DESCRIPTION OF THE TASK
Repeat each line of the material exactly.

EXERCISE DATA

"""

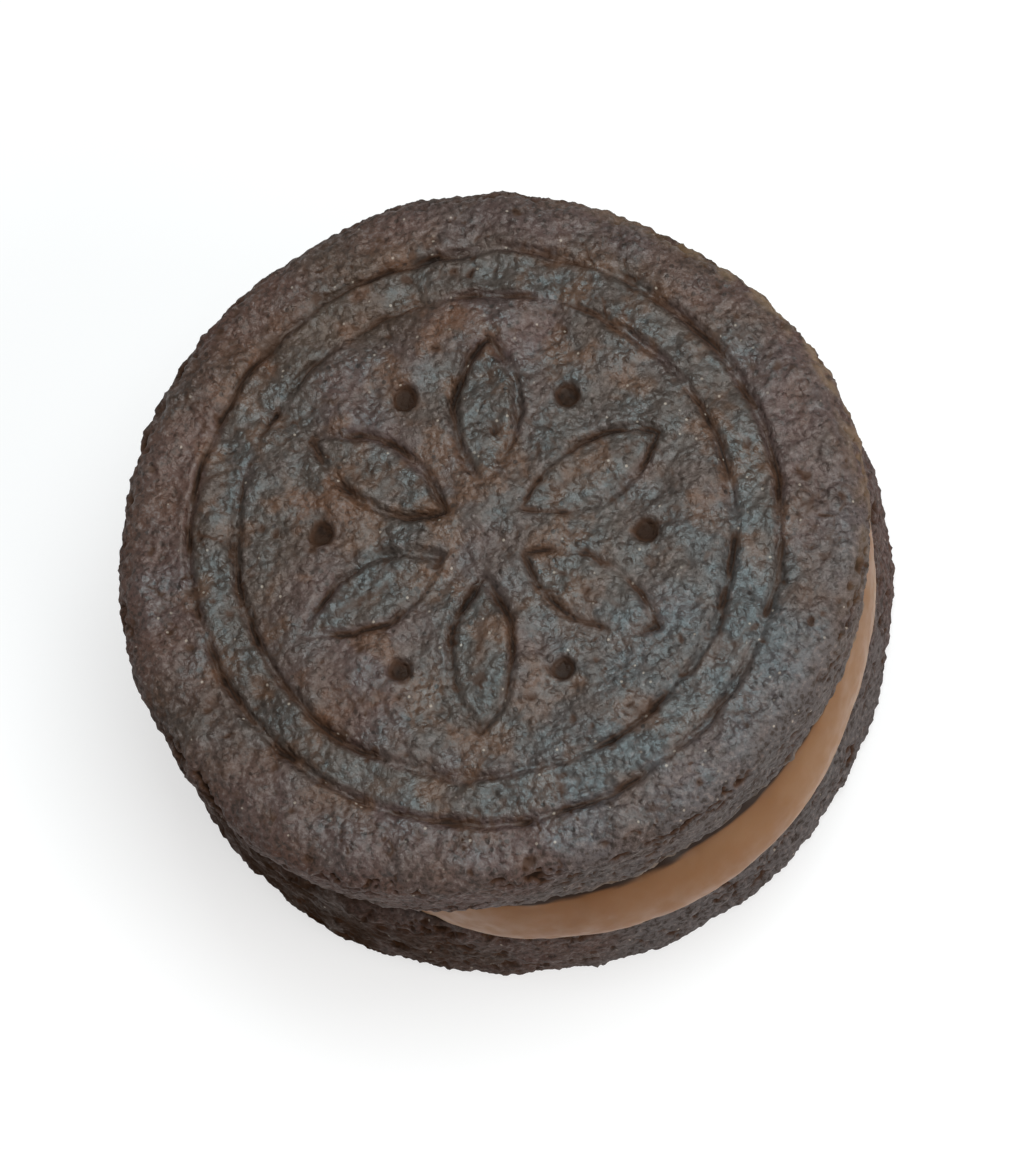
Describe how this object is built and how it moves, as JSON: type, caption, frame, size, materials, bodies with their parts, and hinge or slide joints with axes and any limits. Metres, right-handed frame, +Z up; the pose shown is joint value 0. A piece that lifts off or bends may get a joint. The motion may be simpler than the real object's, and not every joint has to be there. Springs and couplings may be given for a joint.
{
  "type": "chocolate sandwich cookie",
  "caption": "Chocolate sandwich cookie: thick stamped cocoa biscuits round a deep layer of tan cream, lying flat.",
  "frame": {"origin": "on the table under the middle of the cookie as it lies flat", "axes": "+Z up through the layers; +X along the slightly longer diameter; -Y towards the side where the cream shows"},
  "size_m": [0.0475, 0.0452, 0.0276],
  "materials": {
    "cocoa_biscuit": "baked cocoa dough: dark brown, matt and finely granular, with a faint cool sheen",
    "cream": "smooth tan cream with a soft sheen"
  },
  "bodies": {
    "root": {"upper_biscuit": "cocoa_biscuit", "cream": "cream", "lower_biscuit": "cocoa_biscuit"}
  },
  "joints": []
}
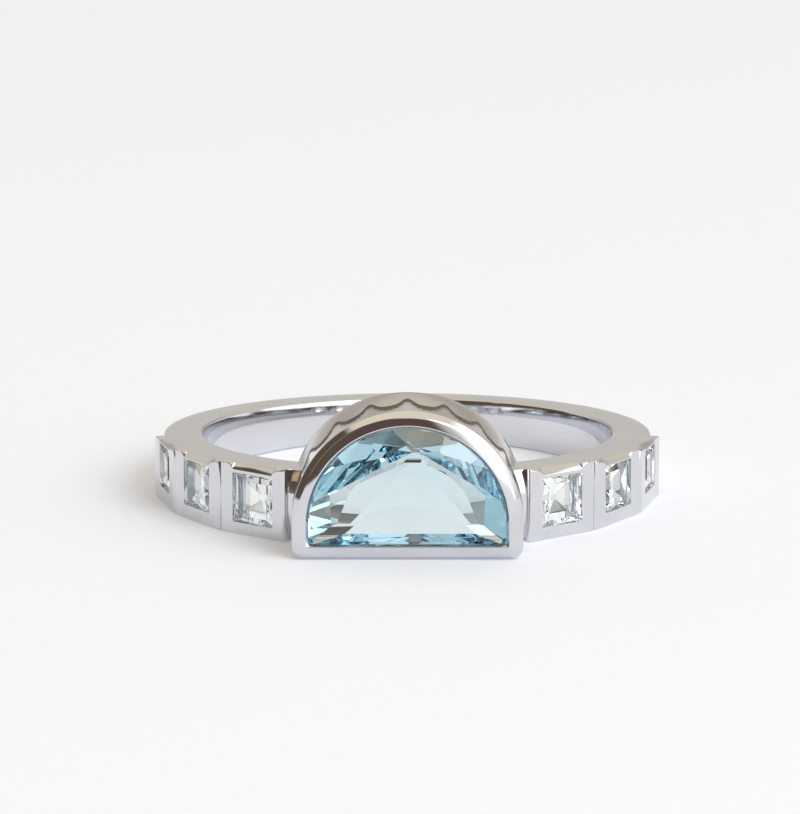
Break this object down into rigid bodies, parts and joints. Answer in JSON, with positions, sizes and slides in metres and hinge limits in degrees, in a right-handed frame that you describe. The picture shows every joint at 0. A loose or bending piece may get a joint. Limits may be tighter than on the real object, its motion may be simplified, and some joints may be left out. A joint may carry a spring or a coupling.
{
  "type": "stackable half-moon ring",
  "caption": "Stackable finger ring with an open-backed half-moon bezel, a scalloped gallery and square stones in box settings along both shoulders.",
  "frame": {"origin": "on the axis of the finger hole, in the plane of the lower edges on which the ring rests", "axes": "+Z along the finger hole, up from the surface it lies on; the half-moon setting faces -Y; +X is to the right of the setting seen from its front"},
  "size_m": [0.0208, 0.023, 0.0061],
  "materials": {
    "polished_metal": "mirror-polished white metal",
    "pale_blue_stone": "faceted and polished",
    "clear_stone": "faceted and polished"
  },
  "bodies": {
    "root": {"ring_metal": "polished_metal", "half_moon_stone": "pale_blue_stone", "square_stone_left_1": "clear_stone", "square_stone_left_2": "clear_stone", "square_stone_left_3": "clear_stone", "square_stone_right_1": "clear_stone", "square_stone_right_2": "clear_stone", "square_stone_right_3": "clear_stone"}
  },
  "joints": []
}
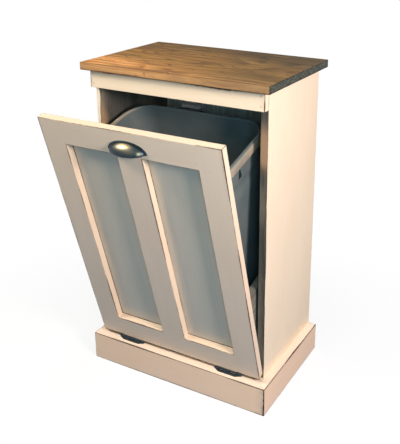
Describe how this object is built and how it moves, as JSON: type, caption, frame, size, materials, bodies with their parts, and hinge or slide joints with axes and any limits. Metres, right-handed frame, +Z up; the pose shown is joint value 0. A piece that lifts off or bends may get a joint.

"""

OUTPUT OF THE TASK
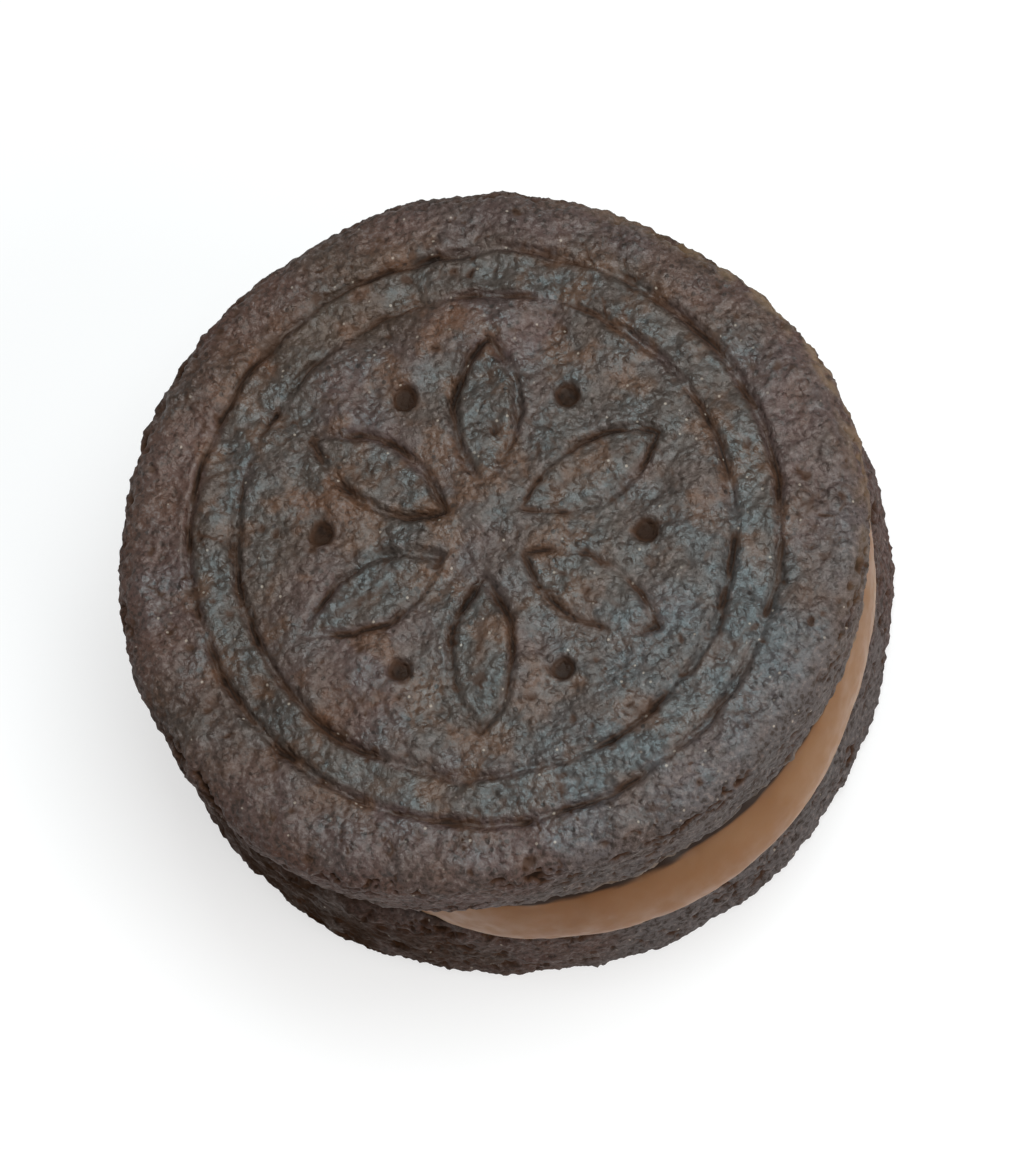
Describe how this object is built and how it moves, as JSON: type, caption, frame, size, materials, bodies with their parts, and hinge or slide joints with axes and any limits. Metres, right-handed frame, +Z up; the pose shown is joint value 0. A piece that lifts off or bends may get a joint. The motion may be simpler than the real object's, and not every joint has to be there. Springs and couplings may be given for a joint.
{
  "type": "chocolate sandwich cookie",
  "caption": "Chocolate sandwich cookie: thick stamped cocoa biscuits round a deep layer of tan cream, lying flat.",
  "frame": {"origin": "on the table under the middle of the cookie as it lies flat", "axes": "+Z up through the layers; +X along the slightly longer diameter; -Y towards the side where the cream shows"},
  "size_m": [0.0475, 0.0452, 0.0276],
  "materials": {
    "cocoa_biscuit": "baked cocoa dough: dark brown, matt and finely granular, with a faint cool sheen",
    "cream": "smooth tan cream with a soft sheen"
  },
  "bodies": {
    "root": {"upper_biscuit": "cocoa_biscuit", "cream": "cream", "lower_biscuit": "cocoa_biscuit"}
  },
  "joints": []
}
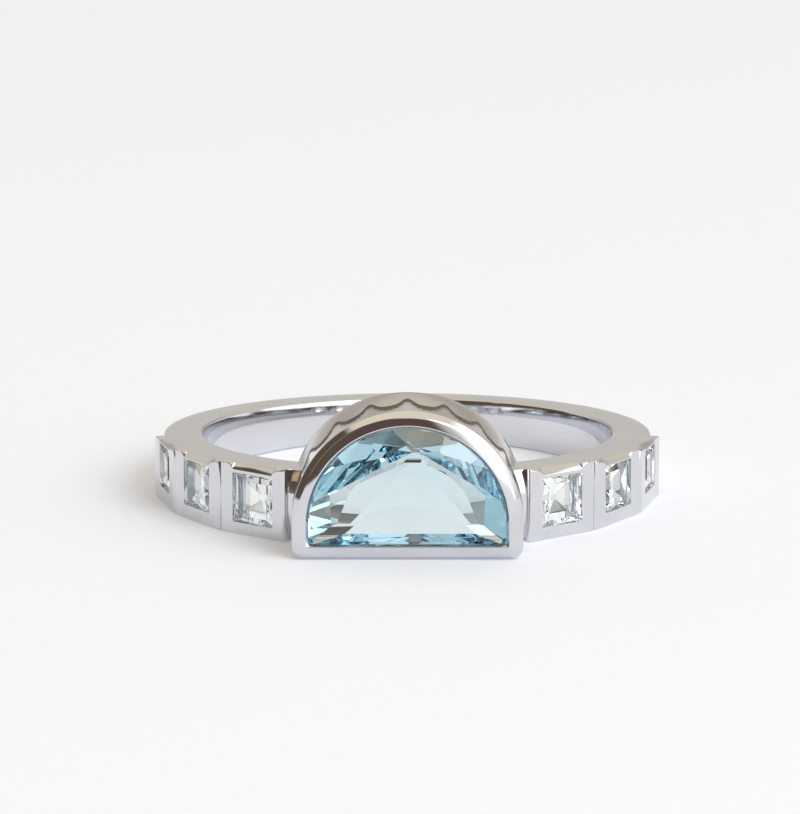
Break this object down into rigid bodies, parts and joints. Answer in JSON, with positions, sizes and slides in metres and hinge limits in degrees, in a right-handed frame that you describe. The picture shows every joint at 0. A loose or bending piece may get a joint. Limits may be tighter than on the real object, its motion may be simplified, and some joints may be left out. A joint may carry a spring or a coupling.
{
  "type": "stackable half-moon ring",
  "caption": "Stackable finger ring with an open-backed half-moon bezel, a scalloped gallery and square stones in box settings along both shoulders.",
  "frame": {"origin": "on the axis of the finger hole, in the plane of the lower edges on which the ring rests", "axes": "+Z along the finger hole, up from the surface it lies on; the half-moon setting faces -Y; +X is to the right of the setting seen from its front"},
  "size_m": [0.0208, 0.023, 0.0061],
  "materials": {
    "polished_metal": "mirror-polished white metal",
    "pale_blue_stone": "faceted and polished",
    "clear_stone": "faceted and polished"
  },
  "bodies": {
    "root": {"ring_metal": "polished_metal", "half_moon_stone": "pale_blue_stone", "square_stone_left_1": "clear_stone", "square_stone_left_2": "clear_stone", "square_stone_left_3": "clear_stone", "square_stone_right_1": "clear_stone", "square_stone_right_2": "clear_stone", "square_stone_right_3": "clear_stone"}
  },
  "joints": []
}
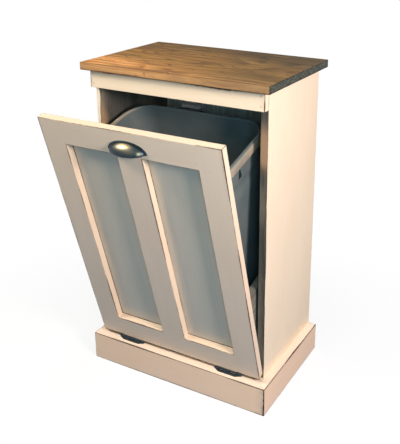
Describe how this object is built and how it moves, as JSON: type, caption, frame, size, materials, bodies with their parts, and hinge or slide joints with axes and any limits. Metres, right-handed frame, +Z up; the pose shown is joint value 0. A piece that lifts off or bends may get a joint.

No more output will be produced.